WHAT THE EXERCISE ASKS
Tally every line of the listing where the string "picture" is found, and state the total alone.

Collected data entries
+++

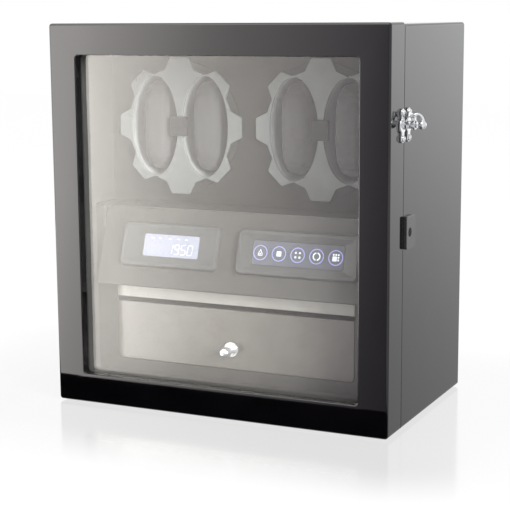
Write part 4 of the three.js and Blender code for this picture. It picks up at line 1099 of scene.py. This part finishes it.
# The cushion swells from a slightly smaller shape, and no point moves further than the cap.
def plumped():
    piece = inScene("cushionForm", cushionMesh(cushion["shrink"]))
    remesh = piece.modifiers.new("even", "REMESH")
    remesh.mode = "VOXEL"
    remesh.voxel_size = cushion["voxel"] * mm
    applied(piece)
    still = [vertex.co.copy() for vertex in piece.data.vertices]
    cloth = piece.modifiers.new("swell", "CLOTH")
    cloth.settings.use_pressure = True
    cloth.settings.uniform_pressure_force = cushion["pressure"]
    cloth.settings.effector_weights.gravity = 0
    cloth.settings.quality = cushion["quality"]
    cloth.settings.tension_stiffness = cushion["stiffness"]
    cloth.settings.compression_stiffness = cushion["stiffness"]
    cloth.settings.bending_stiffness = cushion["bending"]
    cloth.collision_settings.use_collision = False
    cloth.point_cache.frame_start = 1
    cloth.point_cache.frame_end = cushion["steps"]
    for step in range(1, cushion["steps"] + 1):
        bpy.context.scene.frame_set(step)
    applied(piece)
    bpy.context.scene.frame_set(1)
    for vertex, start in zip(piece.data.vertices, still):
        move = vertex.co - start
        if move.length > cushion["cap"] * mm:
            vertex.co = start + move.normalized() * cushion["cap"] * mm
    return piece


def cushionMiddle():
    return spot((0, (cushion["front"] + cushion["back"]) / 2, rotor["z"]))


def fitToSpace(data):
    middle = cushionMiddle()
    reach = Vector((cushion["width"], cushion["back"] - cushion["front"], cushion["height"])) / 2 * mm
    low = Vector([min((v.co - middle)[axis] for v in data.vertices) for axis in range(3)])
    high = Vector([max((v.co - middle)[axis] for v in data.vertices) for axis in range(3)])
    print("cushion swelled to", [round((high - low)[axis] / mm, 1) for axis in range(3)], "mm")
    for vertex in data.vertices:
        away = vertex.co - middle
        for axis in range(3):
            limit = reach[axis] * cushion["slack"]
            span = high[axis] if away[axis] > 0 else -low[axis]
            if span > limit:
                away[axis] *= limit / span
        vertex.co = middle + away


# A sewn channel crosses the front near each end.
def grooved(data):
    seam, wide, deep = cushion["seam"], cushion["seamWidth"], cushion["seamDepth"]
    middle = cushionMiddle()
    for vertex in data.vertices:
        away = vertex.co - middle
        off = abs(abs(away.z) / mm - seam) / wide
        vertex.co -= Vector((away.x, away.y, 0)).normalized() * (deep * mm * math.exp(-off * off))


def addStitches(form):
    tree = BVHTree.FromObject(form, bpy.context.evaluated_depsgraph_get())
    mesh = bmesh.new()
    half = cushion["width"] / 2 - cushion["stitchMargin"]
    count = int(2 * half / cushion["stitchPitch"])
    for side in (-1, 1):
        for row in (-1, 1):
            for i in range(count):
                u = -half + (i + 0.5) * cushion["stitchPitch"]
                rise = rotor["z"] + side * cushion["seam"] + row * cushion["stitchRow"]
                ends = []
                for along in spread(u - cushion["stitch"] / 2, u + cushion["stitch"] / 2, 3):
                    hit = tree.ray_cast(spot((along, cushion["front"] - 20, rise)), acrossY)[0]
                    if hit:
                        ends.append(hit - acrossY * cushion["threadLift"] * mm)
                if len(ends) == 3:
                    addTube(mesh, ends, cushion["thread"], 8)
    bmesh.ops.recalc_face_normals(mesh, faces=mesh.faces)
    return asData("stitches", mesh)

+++

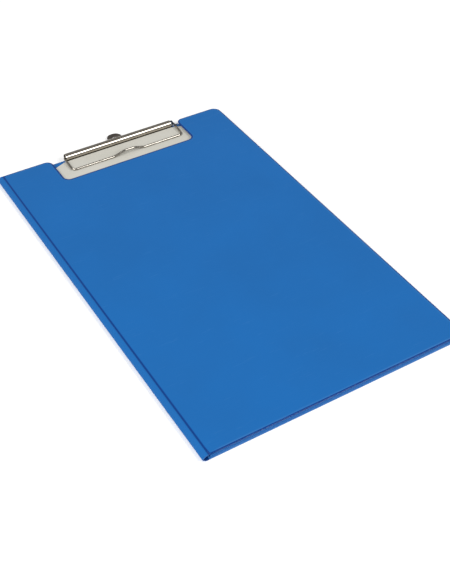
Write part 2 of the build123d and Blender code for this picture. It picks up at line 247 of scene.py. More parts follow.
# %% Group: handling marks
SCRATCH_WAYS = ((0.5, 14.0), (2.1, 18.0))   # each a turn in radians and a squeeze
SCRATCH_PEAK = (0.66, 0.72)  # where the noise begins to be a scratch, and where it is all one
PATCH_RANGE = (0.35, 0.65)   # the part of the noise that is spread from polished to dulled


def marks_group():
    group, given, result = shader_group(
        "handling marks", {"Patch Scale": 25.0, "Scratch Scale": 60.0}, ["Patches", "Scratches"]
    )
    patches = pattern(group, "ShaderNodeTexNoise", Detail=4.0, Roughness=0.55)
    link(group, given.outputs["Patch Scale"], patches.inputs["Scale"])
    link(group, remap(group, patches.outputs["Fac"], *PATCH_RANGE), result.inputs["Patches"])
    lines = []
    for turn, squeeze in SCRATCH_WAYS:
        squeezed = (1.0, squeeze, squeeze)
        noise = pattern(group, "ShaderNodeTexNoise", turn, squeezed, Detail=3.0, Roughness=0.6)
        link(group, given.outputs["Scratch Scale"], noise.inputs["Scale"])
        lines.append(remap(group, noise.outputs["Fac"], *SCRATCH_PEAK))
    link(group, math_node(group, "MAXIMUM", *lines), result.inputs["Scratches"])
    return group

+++

EXPECTED ANSWER
2